What really makes these eight stories stand out, however, is Evans’ ability to capture weighty issues like race and class with a mix of subtlety and humor ... Most of the stories’ plots present familiar conflicts ... Yet because Evans creates characters with such compelling viewpoints, each of the stories feels like authentic and new takes on contemporary society ... Unlike many debut short story collections, none of the stories seem as if they are fresh out of a writing workshop -- they've got more maturity than that. Evans’ wry humor contributes to the honesty in these stories, as the working class characters resemble real. So while the stories themselves are firmly rooted in contemporary America, the meaning they carry is artfully timeless.
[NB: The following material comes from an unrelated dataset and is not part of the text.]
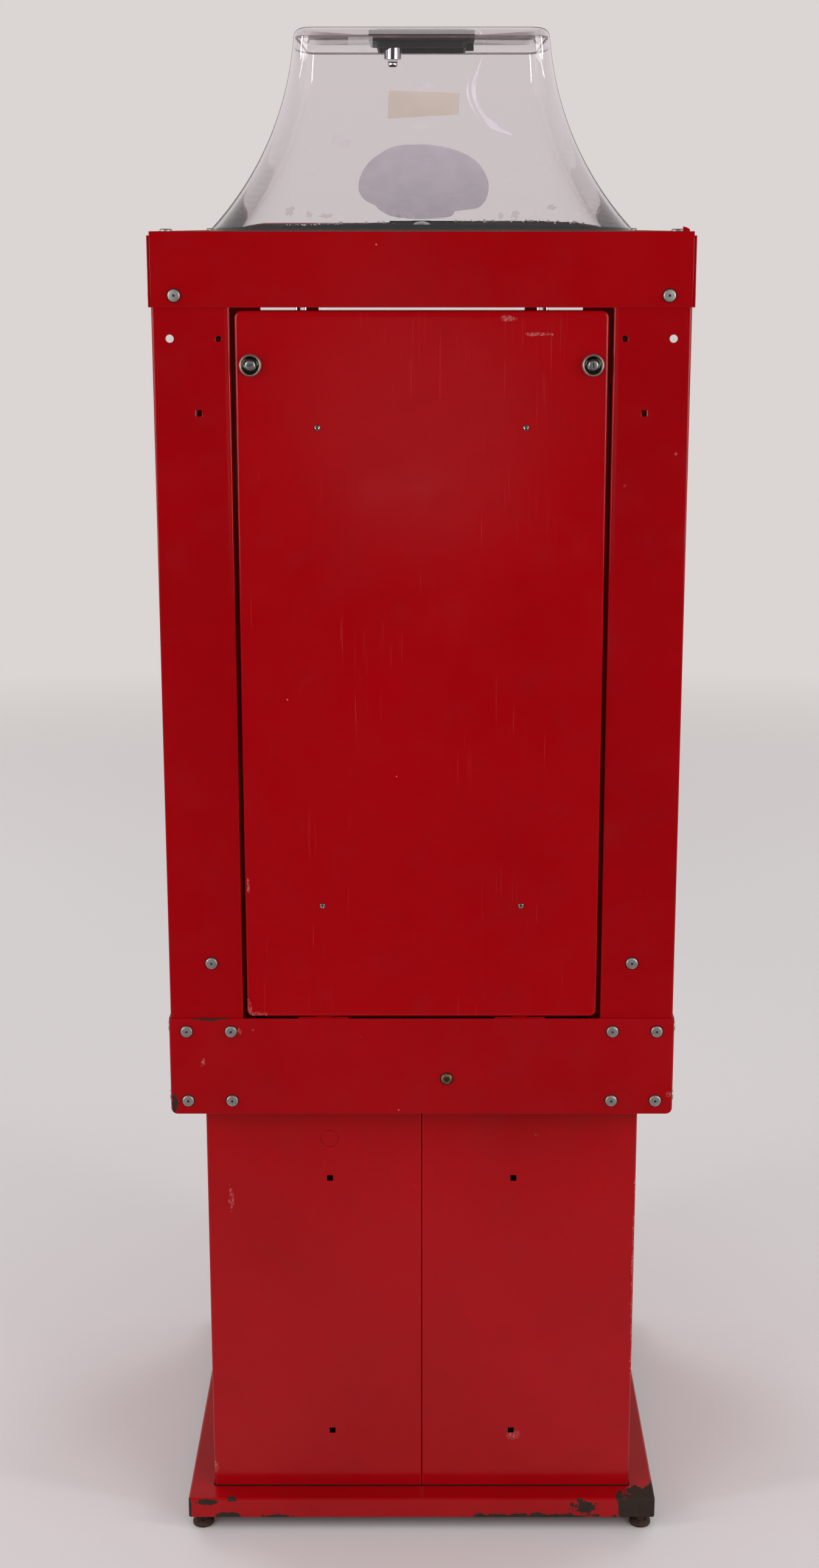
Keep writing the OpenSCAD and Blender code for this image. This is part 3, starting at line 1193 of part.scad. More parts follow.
// Strikes on the columns for the lock cams, and stop tabs that hang from the collar
module door_keeps() color(red) in_frame() both_sides() {
  keep_top = z_collar + 12;
  translate([strike_x - 10, strike_y - sheet, lock_z - 20]) cube([10, sheet, keep_top - lock_z + 20]);
  translate([strike_x - 33, strike_y - sheet, door_z1 - 13]) cube([33, sheet, keep_top - door_z1 + 13]);
  translate([stop_x - stop_w / 2, stop_y - sheet, door_z1 - 17])
    cube([stop_w, sheet, keep_top + sheet - door_z1 + 17]);
  translate([stop_x - stop_w / 2, stop_y - sheet, keep_top])
    cube([stop_w, half - stop_y + sheet, sheet]);
}

leveling_feet();
base_pan();
right_pedestal_shell();
left_pedestal_shell();
cabinet_floor();
lower_skirt();
rear_lower_band();
right_rear_column();
left_rear_column();
right_front_post();
left_front_post();
front_window();
right_window();
left_window();
floor_rails();
display_floor();
rear_collar_band();
collar_skirt();
hopper_deck();
top_frame();
dome_gasket();
dome();
rear_bolts();
cabinet_bolts();
wheel_deck();
wheel_spindle();
dispensing_wheel();
ring_gear();
pocket_guard();
drop_tube();
track_section_1();
track_section_2();
track_section_3();
track_stays();
track_clips();
exit_chute();
chute_frame();
chute_flap();
coin_plate();
coin_mech_body();
coin_handle();
coin_shaft();
coin_gear();
crown_gear();
drive_rod();
rod_pinion();
rod_bushes();
cash_tray();
door_panel();
door_hinge_leaves();
door_hinges();
door_stiffeners();
door_rivets();
door_lock_bodies();
right_lock_plug();
left_lock_plug();
door_keeps();
fill_lid();
lid_lock_body();
lid_lock_cam();
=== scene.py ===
"""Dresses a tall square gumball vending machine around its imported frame.

The machine is seen from its service side, which faces +Y. Shapes are worked out in millimetres
about the cabinet's own axis, and go into their meshes in metres in the frame's place.
"""

import logging
import math
from dataclasses import dataclass, field
from enum import Enum
from functools import partial
from typing import ClassVar, Optional, Sequence, Union

import bmesh
import bpy
import numpy as np
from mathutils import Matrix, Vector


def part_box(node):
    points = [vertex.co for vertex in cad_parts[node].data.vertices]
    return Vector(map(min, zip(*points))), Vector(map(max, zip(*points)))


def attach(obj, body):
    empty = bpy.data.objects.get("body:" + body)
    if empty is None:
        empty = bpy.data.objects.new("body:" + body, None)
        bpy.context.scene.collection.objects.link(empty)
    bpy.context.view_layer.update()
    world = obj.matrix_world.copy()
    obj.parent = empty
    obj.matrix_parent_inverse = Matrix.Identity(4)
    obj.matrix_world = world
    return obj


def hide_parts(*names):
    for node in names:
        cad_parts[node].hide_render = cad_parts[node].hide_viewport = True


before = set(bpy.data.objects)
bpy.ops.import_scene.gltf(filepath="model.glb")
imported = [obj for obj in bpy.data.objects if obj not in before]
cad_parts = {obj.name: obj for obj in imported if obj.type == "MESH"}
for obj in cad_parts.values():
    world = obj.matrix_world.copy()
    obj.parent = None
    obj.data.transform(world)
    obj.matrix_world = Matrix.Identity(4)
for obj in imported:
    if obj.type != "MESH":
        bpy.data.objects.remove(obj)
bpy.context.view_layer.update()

LOG = logging.getLogger("gumball_machine")
MM = 0.001  # Metres in a millimetre
TINY = 1e-4  # Millimetres under which two places are the same
MERGE = 3e-6  # Metres under which two points of a mesh become one
Array = np.ndarray
Tree = bpy.types.NodeTree
Socket = bpy.types.NodeSocket
Feed = Union[float, tuple, Socket]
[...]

Written with what readers can now see is Evans’ characteristic insight, humor and craftsmanship, ['Virgins'] is just one of the gems in a polished collection ... Evans takes as her subject people in transition: adolescents, children split between divorced parents, college graduates drifting between partners and jobs ... Moral ambiguity is explored beautifully in the best of these stories as well as the deeply felt moments of choice and regret. Evans is young to be so wise, but that youth is to the reader’s benefit; she is a writer we hope to be hearing from for a long time.
Armed with no easy answers but plenty of bad choices, the talented, too-smart-for-their-own-good protagonists are painfully aware of the consequences of their actions, even when they think they have no better choice ... The moral ambiguity of Evans’s achingly believable world finds its best expression in the devastating final story, 'Robert E. Lee is Dead' ... A welcome new talent—with a funny and dark take on being black in America.
The territory Evans covers in her debut collection may be small, but she owns it. Her main characters are almost all teen girls and young women who struggle with disorder, and the reader is given close access to each one's interior, from which the muted plots originate ... The stories are beautifully observed, though their similarities in theme and voice make them better read individually than together.